Friday, June 24, 2005

Lalibela

Ya Ya Ya. The Ya ya yas. The yeahs. The whatever. Just yeah. I'm reading this book by this wonderful man by the name of Henry Louis Gates, Jr. It is called Wonders of the African World and I must confess it is one of the very best books I have picked up in my life and I have read quite a few. And the best thing is that all of of it is real. All of the adventures, all the mystery is real. Ok, so I feel a bit like I am one of those kids on Reading Rainbow, but friggin joy yo! this is the business of the very world. It's this amazing history that unfolds like an adventure and I have to meet this man and I have to go to Ethiopia for my semester abroad my junior year.I have to. I can't wait. I'm so excited. I'm learning my friggin history and its not lost. It's not lost! I'm black and my history is very much here for me to find. Friggin joy!
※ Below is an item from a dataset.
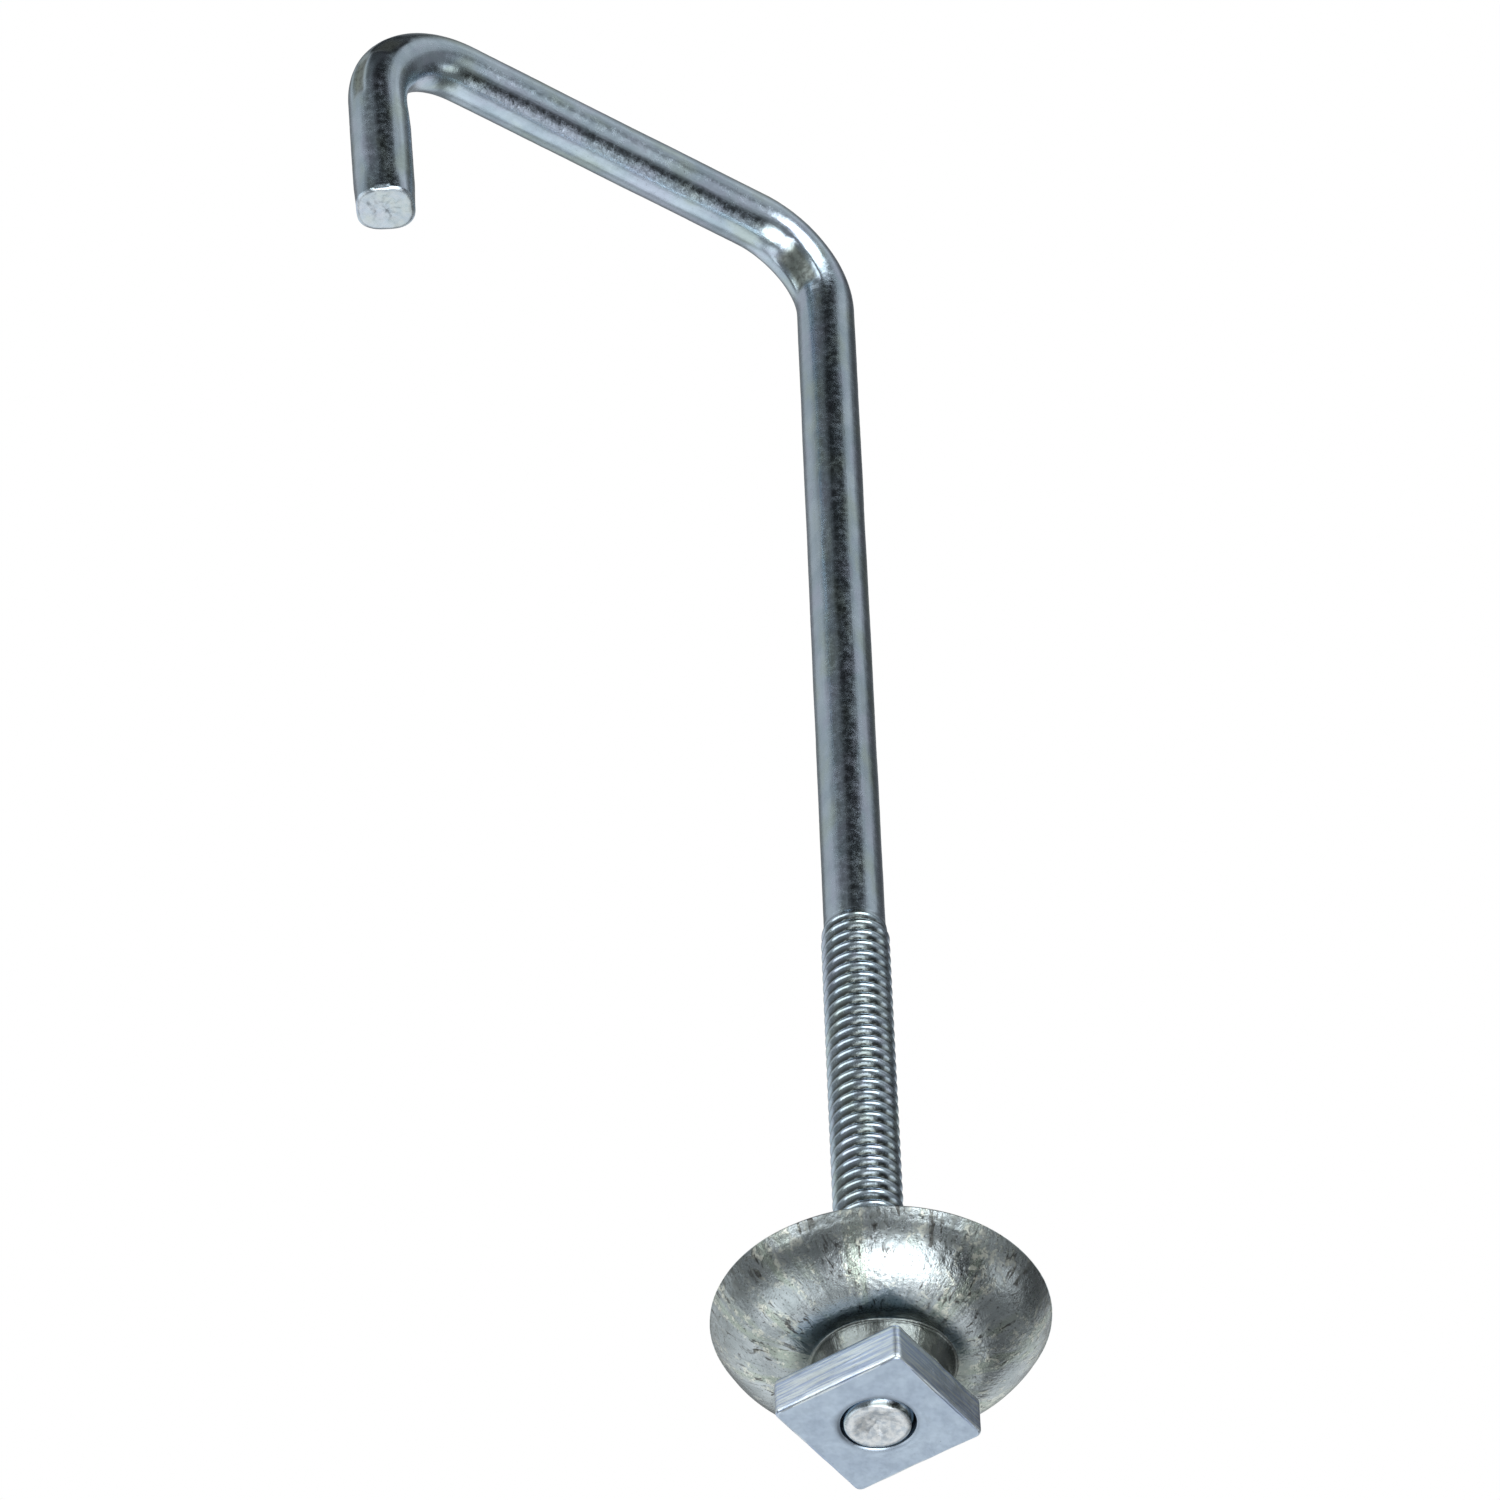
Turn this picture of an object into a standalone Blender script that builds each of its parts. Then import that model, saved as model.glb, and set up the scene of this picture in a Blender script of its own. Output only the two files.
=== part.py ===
"""Square-bend hook bolt: a bent wire rod, a domed washer and a square nut.

The rod stands along Z with the centre of its threaded end at the origin. The hook is at
the top: an arm along -X and a short tip that turns back down, parallel to the shank but
for a small lean. Lengths are in metres.
"""

import math

import bmesh
import bpy
from mathutils import Matrix, Vector

# ---------------------------------------------------------------- driving dimensions
WIRE_DIAMETER = 0.0055        # drawn wire that the rod is bent from
THREAD_DIAMETER = 0.0061      # crests of the 20 per inch thread, rolled up from the wire
THREAD_LENGTH = 0.0588        # threaded end, with its run-out
OVERALL_HEIGHT = 0.150        # threaded end to the outside of the arm
ARM_LENGTH = 0.0515           # centre of the shank to centre of the tip
TIP_LENGTH = 0.0246           # arm centre line to the sheared end of the tip
TIP_LEAN = math.radians(3.6)  # the second bend is closed a little past square
SHANK_BEND_RADIUS = 0.0084    # centre line of the bend between shank and arm
TIP_BEND_RADIUS = 0.0094      # centre line of the bend between arm and tip

NUT_WIDTH = 0.0127            # across flats, half an inch
NUT_THICKNESS = 0.0037
NUT_OFFSET = 0.0002           # outer face of the nut from the end of the rod
NUT_TURN = math.radians(20.5)  # how the square stands about the rod
NUT_CORNER = 0.0006
NUT_EDGE = 0.00015

WASHER_DIAMETER = 0.0290
WASHER_SHEET = 0.0011
WASHER_HOLE = 0.0080          # loose on the thread
WASHER_SHIFT = (0.0005, -0.0004)  # the loose washer hangs off centre
HUB_TOP_RADIUS = 0.0055       # wall of the raised hub that the nut seats on
HUB_BASE_RADIUS = 0.0063
HUB_HEIGHT = 0.0024
HUB_ROUND = 0.0006            # shoulder of the hub, and the fillet at its foot
DOME_START = 0.0067           # radius where the dome leaves the hub, square to the rod
DOME_RISE = 0.0052            # from there to the rim, in one arc that steepens outwards

FIT_GAP = 0.0003              # between surfaces that touch on the real object
END_CHAMFER = 0.0006
ROUND_STEPS = 24              # sides of the round rod
BEND_STEPS = 12
TURNED_STEPS = 48
HUB_ROUND_STEPS = 3
DOME_STEPS = 8

WIRE_RADIUS = WIRE_DIAMETER / 2
ARM_Z = OVERALL_HEIGHT - WIRE_RADIUS
NUT_BACK_Z = NUT_OFFSET + NUT_THICKNESS
WASHER_Z = NUT_BACK_Z + FIT_GAP
MERGE = 0.00001


# ---------------------------------------------------------------- helpers
def clear_scene():
    for obj in list(bpy.data.objects):
        bpy.data.objects.remove(obj, do_unlink=True)


def new_collection(name):
    collection = bpy.data.collections.new(name)
    bpy.context.scene.collection.children.link(collection)
    return collection


def steel(name, colour, roughness):
    material = bpy.data.materials.new(name)
    material.use_nodes = True
    shader = material.node_tree.nodes["Principled BSDF"]
    shader.inputs["Base Color"].default_value = (*colour, 1.0)
    shader.inputs["Metallic"].default_value = 1.0
    shader.inputs["Roughness"].default_value = roughness
    return material


def arc(centre, radius, start, end):
    """Points of an arc in the XZ plane, from angle start to angle end, both included."""
    points = []
    for i in range(BEND_STEPS + 1):
        angle = start + (end - start) * i / BEND_STEPS
        x = centre[0] + radius * math.cos(angle)
        z = centre[1] + radius * math.sin(angle)
        points.append((x, 0.0, z))
    return points


def move_to(obj, collection):
    for owner in list(obj.users_collection):
        owner.objects.unlink(obj)
    collection.objects.link(obj)


def smooth(obj):
    obj.data.shade_smooth()
    obj.data.set_sharp_from_angle(angle=math.radians(35))


# ---------------------------------------------------------------- the bent rod
def rod_route():
    """Centre line as (point, radius factor), from the threaded end to the tip's end."""
    thread = THREAD_DIAMETER / WIRE_DIAMETER
    start = thread - 2 * END_CHAMFER / WIRE_DIAMETER
    run_out = 2 * END_CHAMFER
    route = [
        ((0, 0, 0), start),
        ((0, 0, END_CHAMFER), thread),
        ((0, 0, THREAD_LENGTH - run_out), thread),
        ((0, 0, THREAD_LENGTH), 1.0),
    ]

    quarter = math.pi / 2
    first = (-SHANK_BEND_RADIUS, ARM_Z - SHANK_BEND_RADIUS)
    bend = arc(first, SHANK_BEND_RADIUS, 0, quarter)
    route += [(point, 1.0) for point in bend]

    turn = quarter + TIP_LEAN
    setback = TIP_BEND_RADIUS * math.tan(turn / 2)
    second = (-ARM_LENGTH + setback, ARM_Z - TIP_BEND_RADIUS)
    bend = arc(second, TIP_BEND_RADIUS, quarter, quarter + turn)
    route += [(point, 1.0) for point in bend]

    corner = Vector((-ARM_LENGTH, 0, ARM_Z))
    direction = Vector((math.sin(TIP_LEAN), 0, -math.cos(TIP_LEAN)))
    route.append((corner + direction * (TIP_LENGTH - END_CHAMFER), 1.0))
    route.append((corner + direction * TIP_LENGTH, 1.0 - END_CHAMFER / WIRE_DIAMETER))
    return route


def make_hook_rod(collection, material):
    route = rod_route()
    curve = bpy.data.curves.new("hook_rod", "CURVE")
    curve.dimensions = "3D"
    curve.twist_mode = "MINIMUM"
    curve.bevel_depth = WIRE_RADIUS
    curve.bevel_resolution = ROUND_STEPS // 4 * 2 - 2
    curve.use_fill_caps = True
    spline = curve.splines.new("POLY")
    spline.points.add(len(route) - 1)
    for point, (place, factor) in zip(spline.points, route):
        point.co = (*place, 1.0)
        point.radius = factor
    rod = bpy.data.objects.new("hook_rod", curve)
    rod.data.materials.append(material)
    collection.objects.link(rod)
    return rod


# ---------------------------------------------------------------- the washer
def dome_points(thickness):
    """(radius, z) along the dome from the hub to the rim, that far inside the nut's side."""
    reach = WASHER_DIAMETER / 2 - DOME_START
    bulge = (reach ** 2 + DOME_RISE ** 2) / (2 * DOME_RISE)
    steepest = math.asin(reach / bulge)
    points = []
    for i in range(DOME_STEPS + 1):
        slope = steepest * i / DOME_STEPS
        radius = DOME_START + (bulge - thickness) * math.sin(slope)
        z = HUB_HEIGHT + bulge - (bulge - thickness) * math.cos(slope)
        points.append((radius, z))
    return points


def hub_points():
    """(radius, z) along the hub's face towards the nut, from the hole to its foot."""
    points = [(WASHER_HOLE / 2, 0.0)]
    centre = (HUB_TOP_RADIUS - HUB_ROUND, HUB_ROUND)
    for i in range(HUB_ROUND_STEPS + 1):
        angle = math.pi / 2 * (i / HUB_ROUND_STEPS - 1)
        radius = centre[0] + HUB_ROUND * math.cos(angle)
        points.append((radius, centre[1] + HUB_ROUND * math.sin(angle)))
    points.append((HUB_BASE_RADIUS - HUB_ROUND, HUB_HEIGHT - HUB_ROUND))
    points.append((HUB_BASE_RADIUS, HUB_HEIGHT))
    return points


def hook_side_face():
    """(radius, z) along the other face of the sheet, from the hole to the seat at the rim."""
    seat_z = HUB_HEIGHT + DOME_RISE
    wall = HUB_TOP_RADIUS - WASHER_SHEET
    points = [
        (WASHER_HOLE / 2, WASHER_SHEET),
        (wall, WASHER_SHEET),
        (wall, HUB_HEIGHT + WASHER_SHEET / 2),
        (HUB_BASE_RADIUS - HUB_ROUND, HUB_HEIGHT + WASHER_SHEET),
    ]
    inner = dome_points(WASHER_SHEET)
    for before, after in zip(inner, inner[1:]):
        points.append(before)
        if after[1] > seat_z:
            share = (seat_z - before[1]) / (after[1] - before[1])
            points.append((before[0] + (after[0] - before[0]) * share, seat_z))
            break
    return points


def make_washer(collection, material):
    nut_side = hub_points() + dome_points(0.0)
    outline = nut_side[::-1] + hook_side_face()
    mesh = bpy.data.meshes.new("dome_washer")
    shape = bmesh.new()
    ring = [shape.verts.new((radius, 0, z)) for radius, z in outline]
    for here, after in zip(ring, ring[1:] + ring[:1]):
        shape.edges.new((here, after))
    shape.to_mesh(mesh)
    shape.free()
    washer = bpy.data.objects.new("dome_washer", mesh)
    washer.location = (*WASHER_SHIFT, WASHER_Z)
    washer.data.materials.append(material)
    collection.objects.link(washer)

    turn = washer.modifiers.new("turn", "SCREW")
    turn.steps = TURNED_STEPS
    turn.render_steps = TURNED_STEPS
    turn.use_merge_vertices = True
    turn.merge_threshold = MERGE
    turn.use_smooth_shade = True
    return washer


# ---------------------------------------------------------------- the nut
def make_bore_cutter(collection):
    radius = THREAD_DIAMETER / 2 + FIT_GAP
    bpy.ops.mesh.primitive_cylinder_add(
        vertices=TURNED_STEPS, radius=radius, depth=3 * NUT_THICKNESS)
    cutter = bpy.context.object
    cutter.name = "nut_bore_cutter"
    cutter.location = (0, 0, NUT_OFFSET + NUT_THICKNESS / 2)
    cutter.hide_render = True
    cutter.display_type = "WIRE"
    move_to(cutter, collection)
    return cutter


def make_square_nut(collection, cutters, material):
    bpy.ops.mesh.primitive_cube_add(size=1.0)
    nut = bpy.context.object
    nut.name = "square_nut"
    nut.data.transform(Matrix.Diagonal((NUT_WIDTH, NUT_WIDTH, NUT_THICKNESS, 1.0)))
    nut.location = (0, 0, NUT_OFFSET + NUT_THICKNESS / 2)
    nut.rotation_euler = (0, 0, NUT_TURN)
    nut.data.materials.append(material)
    move_to(nut, collection)

    shape = bmesh.new()
    shape.from_mesh(nut.data)
    upright = [e for e in shape.edges if abs(e.verts[0].co.z - e.verts[1].co.z) > NUT_EDGE]
    bmesh.ops.bevel(shape, geom=upright, offset=NUT_CORNER, segments=3, profile=0.5,
                    affect="EDGES")
    shape.to_mesh(nut.data)
    shape.free()

    edges = nut.modifiers.new("eased_edges", "BEVEL")
    edges.width = NUT_EDGE
    edges.segments = 1
    edges.limit_method = "ANGLE"
    edges.angle_limit = math.radians(60)
    bore = nut.modifiers.new("bore", "BOOLEAN")
    bore.operation = "DIFFERENCE"
    bore.solver = "EXACT"
    bore.object = make_bore_cutter(cutters)
    smooth(nut)
    return nut


# ---------------------------------------------------------------- assembly
def main():
    clear_scene()
    parts = new_collection("hook_bolt")
    cutters = new_collection("cutters")

    rod_steel = steel("zinc_rod", (0.50, 0.53, 0.54), 0.34)
    washer_steel = steel("zinc_washer", (0.56, 0.58, 0.58), 0.28)
    nut_steel = steel("zinc_nut", (0.60, 0.64, 0.68), 0.42)

    make_hook_rod(parts, rod_steel)
    make_washer(parts, washer_steel)
    make_square_nut(parts, cutters, nut_steel)


main()
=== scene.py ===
"""Zinc-plated square-bend hook bolt with its domed washer and square nut.

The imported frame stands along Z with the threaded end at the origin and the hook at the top.
Each CAD node gets a finer mesh with a procedural zinc finish. Lengths are in metres.
"""

import math

import bpy
import numpy as np
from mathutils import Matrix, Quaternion, Vector, noise


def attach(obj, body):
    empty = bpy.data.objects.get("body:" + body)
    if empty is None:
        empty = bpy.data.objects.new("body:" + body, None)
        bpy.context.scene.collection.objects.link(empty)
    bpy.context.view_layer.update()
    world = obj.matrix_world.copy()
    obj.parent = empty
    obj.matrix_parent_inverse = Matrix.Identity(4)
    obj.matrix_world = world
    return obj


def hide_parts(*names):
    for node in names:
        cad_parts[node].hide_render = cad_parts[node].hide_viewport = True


# ---------------------------------------------------------------- sizes
# Mostly as in the record. The thread's end, the arm's place, the nut's bore and the eased
# edges were set again on this finer mesh, to match the photo or to stay inside the CAD box.
WIRE_RADIUS = 0.00275
CREST_RADIUS = 0.00305
THREAD_DEPTH = 0.00044        # round ridges and sharp roots, matched by their highlights
THREAD_PITCH = 0.00127
THREAD_END = 0.0576
RUN_OUT = 0.0018              # where the crests sink back into the plain wire
LEAD_IN = 0.0012              # the first crests are lower by LEAD_IN_DROP
LEAD_IN_DROP = 0.00012
TIP_ROUND = 0.00020           # the sheared end of the tip rolls over
THREAD_END_ROUND = 0.00014
THREAD_END_CUP = 0.00045      # rolling the thread leaves its end hollow
TIP_CUP = 0.00010
ROUGH_END = 0.00012           # tearing of the sheared faces
THREAD_END_TORN = 1.0         # how much of each face looks torn
TIP_TORN = 0.45
END_ROWS = 14
END_MIDDLE = 0.02             # share of the radius that the closing fan covers
END_SPREAD = 0.002            # stretches the plating's pattern over the end faces
SHEAR_TURN = math.radians(81)  # where the cropping blades squared the tip a little
SHEAR_LENGTH = 0.0035
SHEAR_BULGE = 0.00013
TIP_FULLNESS = 0.00022        # the inner side of the tip swells past its bend
TIP_FULL_AFTER = 0.004
BEND_BULGE = 0.00010          # a bend bulges sideways and thins on its inside and outside
BEND_THINNING = 0.00012
BEND_REACH = 1.25             # of half the bend, where the squeeze fades out
WIRE_WAVE = 0.00003           # waviness and dents of the drawn wire, past the thread
WIRE_DENT = 0.00002
PLAIN_AFTER = 0.001
PRESS_DEPTH = 0.00026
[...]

Just joy. and solitude and serenity and companionship and Lalibela and ...Lalibela.

Thursday, June 23, 2005

great googly-moogly

holy world. indeed.

this place, friends, is a place of unspeakable magic. and we belong here! we belong making the magic. we belong living like no one has ever lived before, living for everyone who has never lived before, living for everyone who has never lived!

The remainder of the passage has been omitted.